### What needs to be done
Repeat exactly the stretch of lines from the line containing "What three.js and" through the line containing "const cabinetWall = 18;", both included, and nothing else.

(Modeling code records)

>> Start

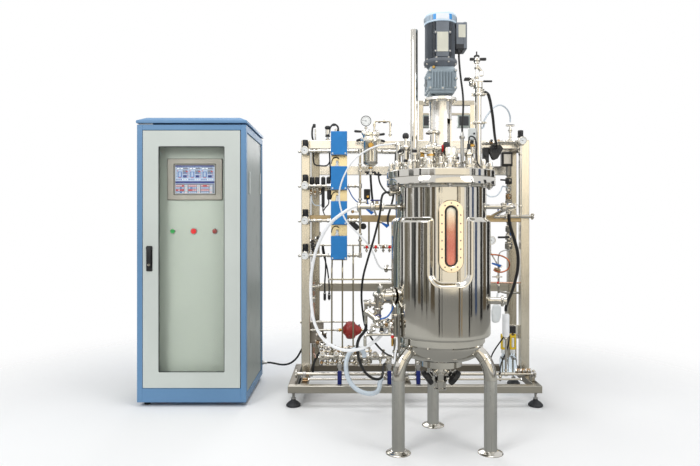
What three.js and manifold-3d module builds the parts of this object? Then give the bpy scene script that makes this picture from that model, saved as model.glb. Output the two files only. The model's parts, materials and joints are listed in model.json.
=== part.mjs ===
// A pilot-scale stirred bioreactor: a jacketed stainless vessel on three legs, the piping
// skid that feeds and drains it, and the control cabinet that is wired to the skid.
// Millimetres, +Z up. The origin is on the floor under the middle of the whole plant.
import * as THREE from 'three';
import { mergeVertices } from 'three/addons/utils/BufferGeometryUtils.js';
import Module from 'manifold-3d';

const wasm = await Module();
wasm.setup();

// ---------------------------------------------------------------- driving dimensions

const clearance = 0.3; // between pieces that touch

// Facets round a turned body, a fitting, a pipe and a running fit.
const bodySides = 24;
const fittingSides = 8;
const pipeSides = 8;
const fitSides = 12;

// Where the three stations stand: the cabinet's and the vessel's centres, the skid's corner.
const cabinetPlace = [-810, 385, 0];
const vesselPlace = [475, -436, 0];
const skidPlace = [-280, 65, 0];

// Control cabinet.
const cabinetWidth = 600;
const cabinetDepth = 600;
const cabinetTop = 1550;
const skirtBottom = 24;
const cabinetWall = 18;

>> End
>> Start

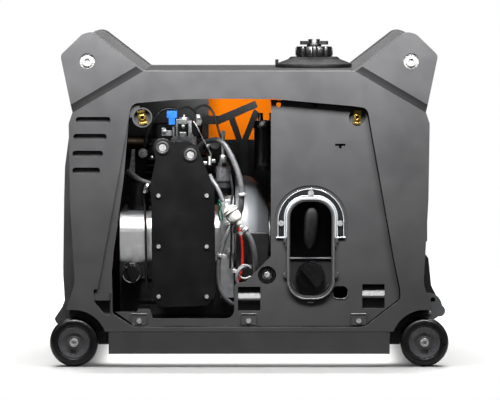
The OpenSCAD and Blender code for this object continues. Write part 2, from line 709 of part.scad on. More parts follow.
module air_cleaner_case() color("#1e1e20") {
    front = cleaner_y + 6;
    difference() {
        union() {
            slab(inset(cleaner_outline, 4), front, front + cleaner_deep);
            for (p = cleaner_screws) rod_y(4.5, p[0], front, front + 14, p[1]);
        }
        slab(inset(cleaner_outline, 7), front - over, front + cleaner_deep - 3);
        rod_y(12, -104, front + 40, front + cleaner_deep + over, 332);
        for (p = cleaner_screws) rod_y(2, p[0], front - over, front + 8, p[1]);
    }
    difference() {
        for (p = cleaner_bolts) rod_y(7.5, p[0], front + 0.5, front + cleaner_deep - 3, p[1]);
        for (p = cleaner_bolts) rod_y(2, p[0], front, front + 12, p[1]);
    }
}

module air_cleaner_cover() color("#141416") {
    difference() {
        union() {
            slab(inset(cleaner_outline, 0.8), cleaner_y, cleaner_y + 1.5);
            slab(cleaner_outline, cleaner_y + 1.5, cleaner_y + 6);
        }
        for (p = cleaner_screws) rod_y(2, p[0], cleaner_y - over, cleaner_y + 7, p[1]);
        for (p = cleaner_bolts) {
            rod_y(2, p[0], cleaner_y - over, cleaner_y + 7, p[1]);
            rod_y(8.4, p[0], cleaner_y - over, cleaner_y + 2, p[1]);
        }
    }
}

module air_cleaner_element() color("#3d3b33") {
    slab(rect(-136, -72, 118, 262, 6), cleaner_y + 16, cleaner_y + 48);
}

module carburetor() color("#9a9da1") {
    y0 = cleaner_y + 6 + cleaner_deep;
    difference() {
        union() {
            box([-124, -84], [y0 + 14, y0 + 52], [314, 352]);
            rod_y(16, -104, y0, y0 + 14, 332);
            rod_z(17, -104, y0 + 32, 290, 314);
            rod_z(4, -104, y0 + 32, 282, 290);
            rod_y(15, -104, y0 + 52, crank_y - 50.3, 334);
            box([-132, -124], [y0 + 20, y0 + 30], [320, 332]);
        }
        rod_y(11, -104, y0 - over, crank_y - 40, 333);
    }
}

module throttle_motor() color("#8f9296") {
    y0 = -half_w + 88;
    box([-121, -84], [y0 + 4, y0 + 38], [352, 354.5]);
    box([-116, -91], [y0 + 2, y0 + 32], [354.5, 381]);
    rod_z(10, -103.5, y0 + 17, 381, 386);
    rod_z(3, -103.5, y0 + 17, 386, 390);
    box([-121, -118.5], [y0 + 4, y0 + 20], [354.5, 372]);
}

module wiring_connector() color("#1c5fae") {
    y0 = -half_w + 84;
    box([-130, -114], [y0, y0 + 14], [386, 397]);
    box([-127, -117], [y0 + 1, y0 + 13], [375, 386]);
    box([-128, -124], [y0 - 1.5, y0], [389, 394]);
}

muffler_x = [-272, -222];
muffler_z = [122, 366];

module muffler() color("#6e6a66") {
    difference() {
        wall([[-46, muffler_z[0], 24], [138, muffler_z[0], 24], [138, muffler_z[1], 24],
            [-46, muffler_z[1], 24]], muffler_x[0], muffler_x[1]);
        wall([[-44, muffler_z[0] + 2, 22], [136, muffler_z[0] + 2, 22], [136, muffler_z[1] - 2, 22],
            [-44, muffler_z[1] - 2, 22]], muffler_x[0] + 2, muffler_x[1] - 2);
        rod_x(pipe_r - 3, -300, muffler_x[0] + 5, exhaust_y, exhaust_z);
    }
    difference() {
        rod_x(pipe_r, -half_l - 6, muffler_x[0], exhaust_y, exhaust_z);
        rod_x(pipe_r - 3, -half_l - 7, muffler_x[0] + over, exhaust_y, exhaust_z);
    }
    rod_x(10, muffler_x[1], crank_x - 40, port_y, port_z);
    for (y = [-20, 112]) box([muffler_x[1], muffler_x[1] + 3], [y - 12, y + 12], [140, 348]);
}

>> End

### Response to this exercise
What three.js and manifold-3d module builds the parts of this object? Then give the bpy scene script that makes this picture from that model, saved as model.glb. Output the two files only. The model's parts, materials and joints are listed in model.json.
=== part.mjs ===
// A pilot-scale stirred bioreactor: a jacketed stainless vessel on three legs, the piping
// skid that feeds and drains it, and the control cabinet that is wired to the skid.
// Millimetres, +Z up. The origin is on the floor under the middle of the whole plant.
import * as THREE from 'three';
import { mergeVertices } from 'three/addons/utils/BufferGeometryUtils.js';
import Module from 'manifold-3d';

const wasm = await Module();
wasm.setup();

// ---------------------------------------------------------------- driving dimensions

const clearance = 0.3; // between pieces that touch

// Facets round a turned body, a fitting, a pipe and a running fit.
const bodySides = 24;
const fittingSides = 8;
const pipeSides = 8;
const fitSides = 12;

// Where the three stations stand: the cabinet's and the vessel's centres, the skid's corner.
const cabinetPlace = [-810, 385, 0];
const vesselPlace = [475, -436, 0];
const skidPlace = [-280, 65, 0];

// Control cabinet.
const cabinetWidth = 600;
const cabinetDepth = 600;
const cabinetTop = 1550;
const skirtBottom = 24;
const cabinetWall = 18;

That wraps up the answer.